_AIM OF THE TASK_
Give back the whole listing exactly as shown.

_DATA SHOWN_
- - - -
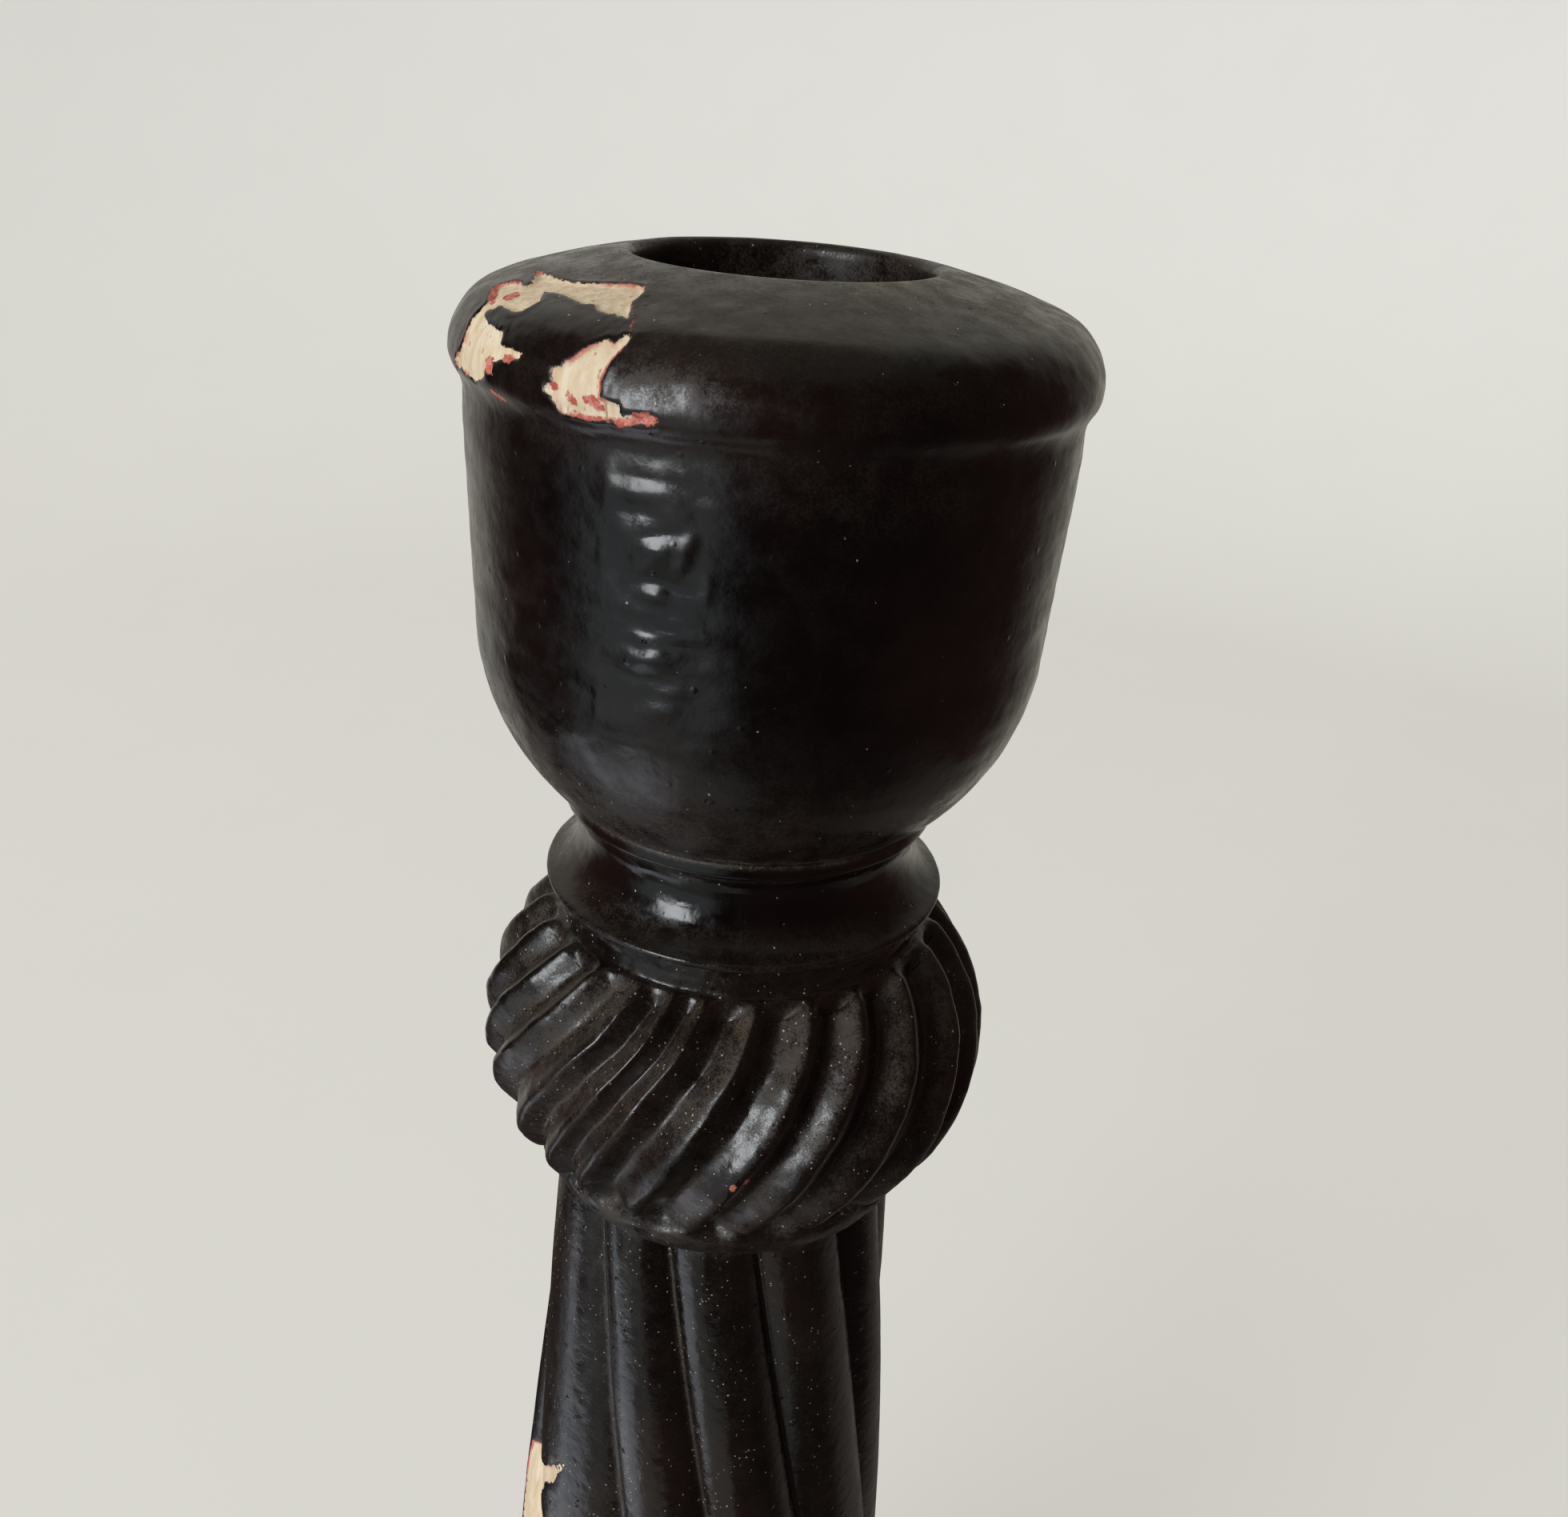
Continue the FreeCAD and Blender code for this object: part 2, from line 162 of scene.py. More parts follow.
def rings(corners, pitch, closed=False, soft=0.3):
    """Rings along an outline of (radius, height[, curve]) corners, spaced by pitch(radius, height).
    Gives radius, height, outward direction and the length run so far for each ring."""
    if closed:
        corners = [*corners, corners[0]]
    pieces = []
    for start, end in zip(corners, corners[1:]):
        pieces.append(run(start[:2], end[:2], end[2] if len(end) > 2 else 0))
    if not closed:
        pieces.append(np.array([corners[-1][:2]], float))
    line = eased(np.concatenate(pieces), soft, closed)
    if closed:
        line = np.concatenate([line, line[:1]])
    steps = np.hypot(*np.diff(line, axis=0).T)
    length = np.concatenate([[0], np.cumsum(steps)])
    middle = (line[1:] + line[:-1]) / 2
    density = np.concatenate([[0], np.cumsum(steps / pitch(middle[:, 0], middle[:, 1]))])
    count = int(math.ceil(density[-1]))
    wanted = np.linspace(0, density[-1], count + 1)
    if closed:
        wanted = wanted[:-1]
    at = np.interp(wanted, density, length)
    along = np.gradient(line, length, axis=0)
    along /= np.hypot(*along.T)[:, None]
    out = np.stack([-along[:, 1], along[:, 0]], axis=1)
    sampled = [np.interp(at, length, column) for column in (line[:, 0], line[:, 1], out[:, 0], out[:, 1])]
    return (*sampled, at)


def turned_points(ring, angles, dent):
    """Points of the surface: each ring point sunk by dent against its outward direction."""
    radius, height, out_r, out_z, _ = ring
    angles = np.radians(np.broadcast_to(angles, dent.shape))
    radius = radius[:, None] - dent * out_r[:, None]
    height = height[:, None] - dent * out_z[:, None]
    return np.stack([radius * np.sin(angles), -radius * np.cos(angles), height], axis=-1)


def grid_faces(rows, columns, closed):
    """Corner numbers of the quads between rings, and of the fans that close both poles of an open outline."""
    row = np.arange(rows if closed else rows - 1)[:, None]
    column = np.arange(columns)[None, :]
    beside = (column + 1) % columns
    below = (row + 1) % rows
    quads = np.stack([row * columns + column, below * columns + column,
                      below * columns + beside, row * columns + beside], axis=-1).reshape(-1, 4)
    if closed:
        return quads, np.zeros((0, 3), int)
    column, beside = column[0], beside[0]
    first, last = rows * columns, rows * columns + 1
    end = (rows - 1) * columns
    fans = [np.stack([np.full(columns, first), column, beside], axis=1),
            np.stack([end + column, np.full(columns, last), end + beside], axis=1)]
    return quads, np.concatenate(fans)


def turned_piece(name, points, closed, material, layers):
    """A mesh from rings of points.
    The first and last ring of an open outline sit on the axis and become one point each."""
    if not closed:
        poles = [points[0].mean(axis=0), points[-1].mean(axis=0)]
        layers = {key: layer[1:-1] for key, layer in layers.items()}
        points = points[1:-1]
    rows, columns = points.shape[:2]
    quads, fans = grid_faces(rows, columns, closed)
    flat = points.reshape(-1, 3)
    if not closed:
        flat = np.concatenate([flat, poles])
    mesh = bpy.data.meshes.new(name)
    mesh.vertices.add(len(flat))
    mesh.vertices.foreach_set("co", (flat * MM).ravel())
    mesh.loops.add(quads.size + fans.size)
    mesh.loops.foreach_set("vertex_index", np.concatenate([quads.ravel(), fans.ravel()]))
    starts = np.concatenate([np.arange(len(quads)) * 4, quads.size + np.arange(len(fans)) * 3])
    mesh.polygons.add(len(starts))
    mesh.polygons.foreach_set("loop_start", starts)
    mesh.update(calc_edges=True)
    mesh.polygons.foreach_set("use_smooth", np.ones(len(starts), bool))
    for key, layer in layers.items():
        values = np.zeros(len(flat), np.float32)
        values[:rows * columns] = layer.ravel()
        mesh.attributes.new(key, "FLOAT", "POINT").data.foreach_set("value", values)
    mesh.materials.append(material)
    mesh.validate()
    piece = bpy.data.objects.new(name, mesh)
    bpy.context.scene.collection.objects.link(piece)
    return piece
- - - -
_EXERCISE RESULT_
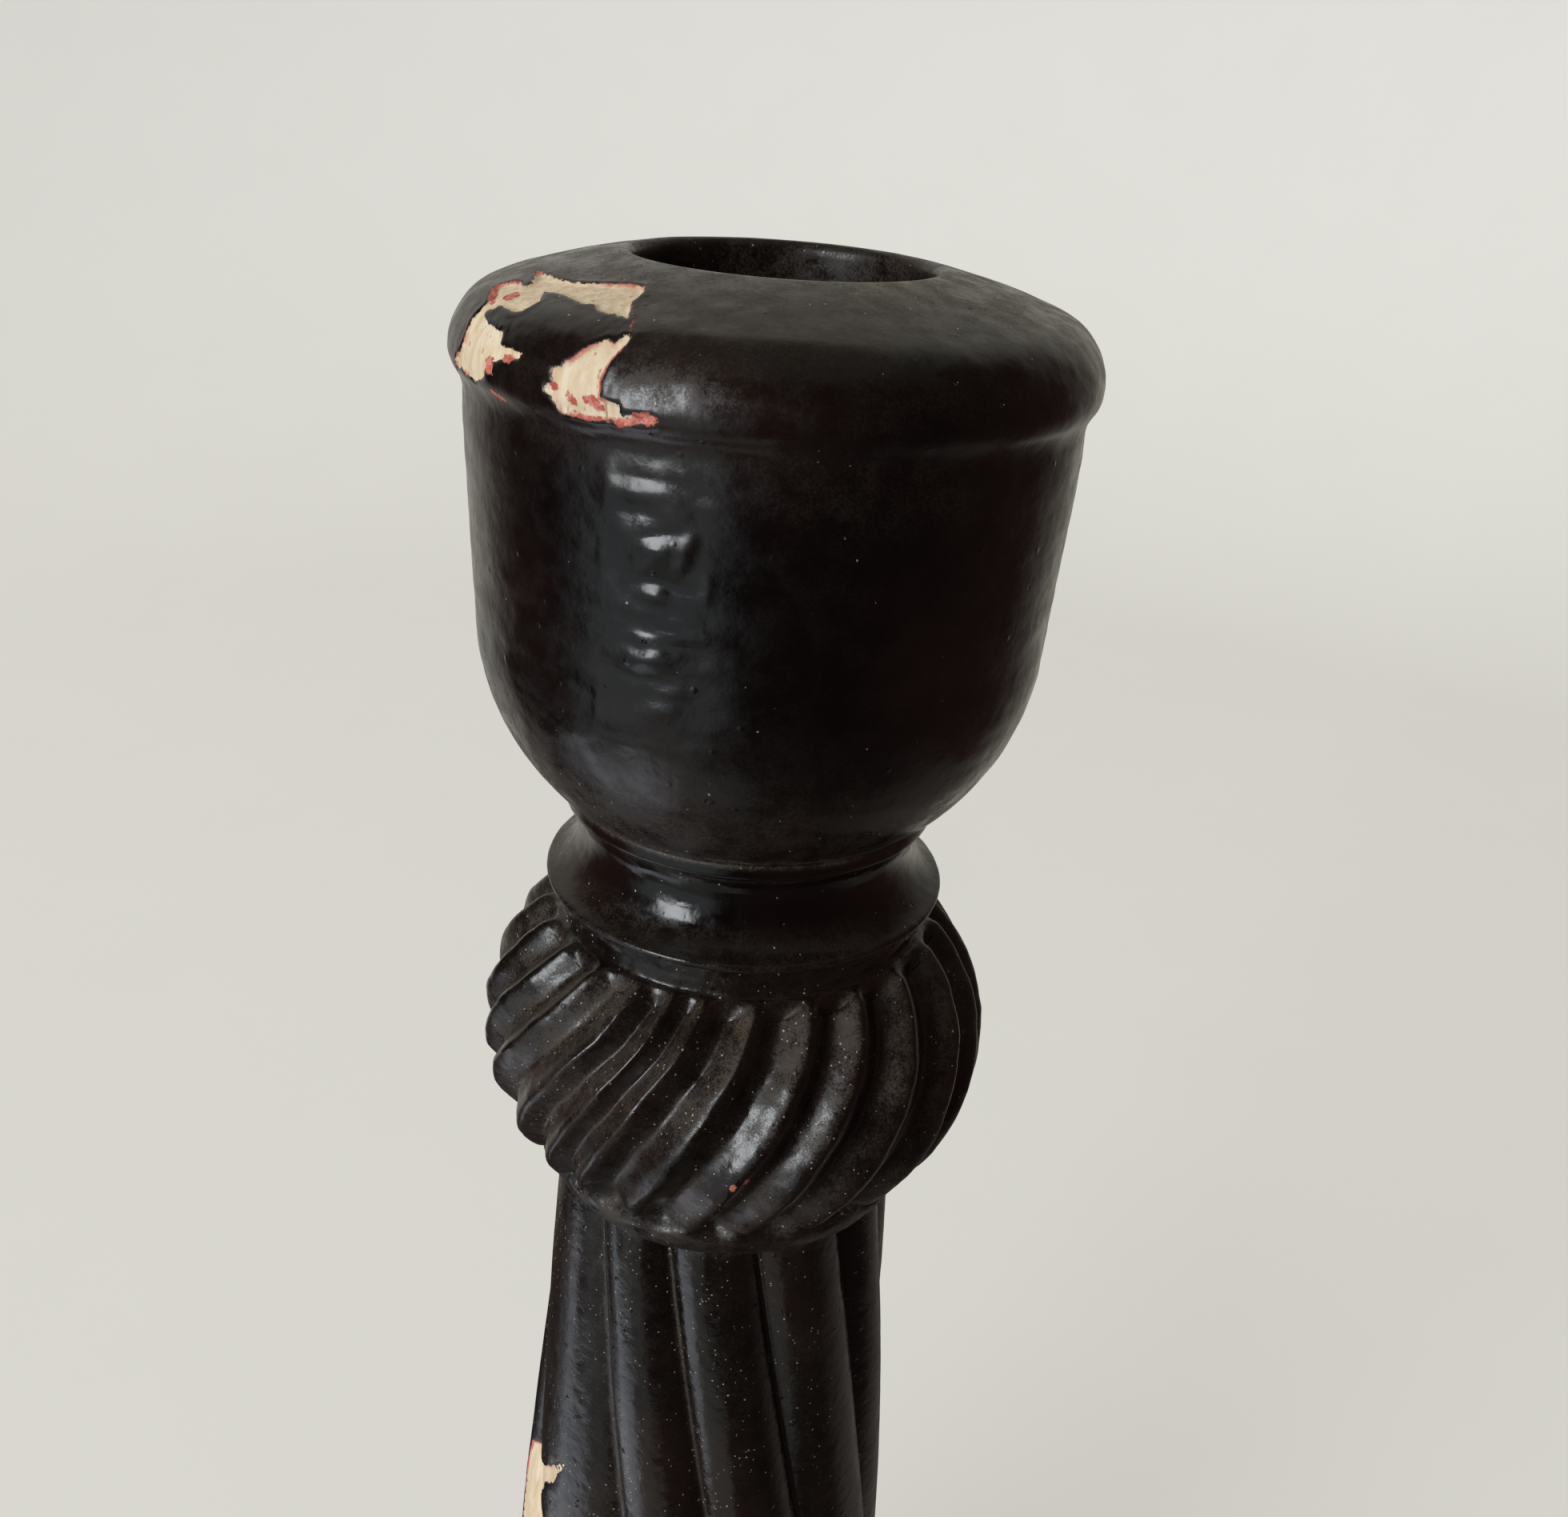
Continue the FreeCAD and Blender code for this object: part 2, from line 162 of scene.py. More parts follow.
def rings(corners, pitch, closed=False, soft=0.3):
    """Rings along an outline of (radius, height[, curve]) corners, spaced by pitch(radius, height).
    Gives radius, height, outward direction and the length run so far for each ring."""
    if closed:
        corners = [*corners, corners[0]]
    pieces = []
    for start, end in zip(corners, corners[1:]):
        pieces.append(run(start[:2], end[:2], end[2] if len(end) > 2 else 0))
    if not closed:
        pieces.append(np.array([corners[-1][:2]], float))
    line = eased(np.concatenate(pieces), soft, closed)
    if closed:
        line = np.concatenate([line, line[:1]])
    steps = np.hypot(*np.diff(line, axis=0).T)
    length = np.concatenate([[0], np.cumsum(steps)])
    middle = (line[1:] + line[:-1]) / 2
    density = np.concatenate([[0], np.cumsum(steps / pitch(middle[:, 0], middle[:, 1]))])
    count = int(math.ceil(density[-1]))
    wanted = np.linspace(0, density[-1], count + 1)
    if closed:
        wanted = wanted[:-1]
    at = np.interp(wanted, density, length)
    along = np.gradient(line, length, axis=0)
    along /= np.hypot(*along.T)[:, None]
    out = np.stack([-along[:, 1], along[:, 0]], axis=1)
    sampled = [np.interp(at, length, column) for column in (line[:, 0], line[:, 1], out[:, 0], out[:, 1])]
    return (*sampled, at)


def turned_points(ring, angles, dent):
    """Points of the surface: each ring point sunk by dent against its outward direction."""
    radius, height, out_r, out_z, _ = ring
    angles = np.radians(np.broadcast_to(angles, dent.shape))
    radius = radius[:, None] - dent * out_r[:, None]
    height = height[:, None] - dent * out_z[:, None]
    return np.stack([radius * np.sin(angles), -radius * np.cos(angles), height], axis=-1)


def grid_faces(rows, columns, closed):
    """Corner numbers of the quads between rings, and of the fans that close both poles of an open outline."""
    row = np.arange(rows if closed else rows - 1)[:, None]
    column = np.arange(columns)[None, :]
    beside = (column + 1) % columns
    below = (row + 1) % rows
    quads = np.stack([row * columns + column, below * columns + column,
                      below * columns + beside, row * columns + beside], axis=-1).reshape(-1, 4)
    if closed:
        return quads, np.zeros((0, 3), int)
    column, beside = column[0], beside[0]
    first, last = rows * columns, rows * columns + 1
    end = (rows - 1) * columns
    fans = [np.stack([np.full(columns, first), column, beside], axis=1),
            np.stack([end + column, np.full(columns, last), end + beside], axis=1)]
    return quads, np.concatenate(fans)


def turned_piece(name, points, closed, material, layers):
    """A mesh from rings of points.
    The first and last ring of an open outline sit on the axis and become one point each."""
    if not closed:
        poles = [points[0].mean(axis=0), points[-1].mean(axis=0)]
        layers = {key: layer[1:-1] for key, layer in layers.items()}
        points = points[1:-1]
    rows, columns = points.shape[:2]
    quads, fans = grid_faces(rows, columns, closed)
    flat = points.reshape(-1, 3)
    if not closed:
        flat = np.concatenate([flat, poles])
    mesh = bpy.data.meshes.new(name)
    mesh.vertices.add(len(flat))
    mesh.vertices.foreach_set("co", (flat * MM).ravel())
    mesh.loops.add(quads.size + fans.size)
    mesh.loops.foreach_set("vertex_index", np.concatenate([quads.ravel(), fans.ravel()]))
    starts = np.concatenate([np.arange(len(quads)) * 4, quads.size + np.arange(len(fans)) * 3])
    mesh.polygons.add(len(starts))
    mesh.polygons.foreach_set("loop_start", starts)
    mesh.update(calc_edges=True)
    mesh.polygons.foreach_set("use_smooth", np.ones(len(starts), bool))
    for key, layer in layers.items():
        values = np.zeros(len(flat), np.float32)
        values[:rows * columns] = layer.ravel()
        mesh.attributes.new(key, "FLOAT", "POINT").data.foreach_set("value", values)
    mesh.materials.append(material)
    mesh.validate()
    piece = bpy.data.objects.new(name, mesh)
    bpy.context.scene.collection.objects.link(piece)
    return piece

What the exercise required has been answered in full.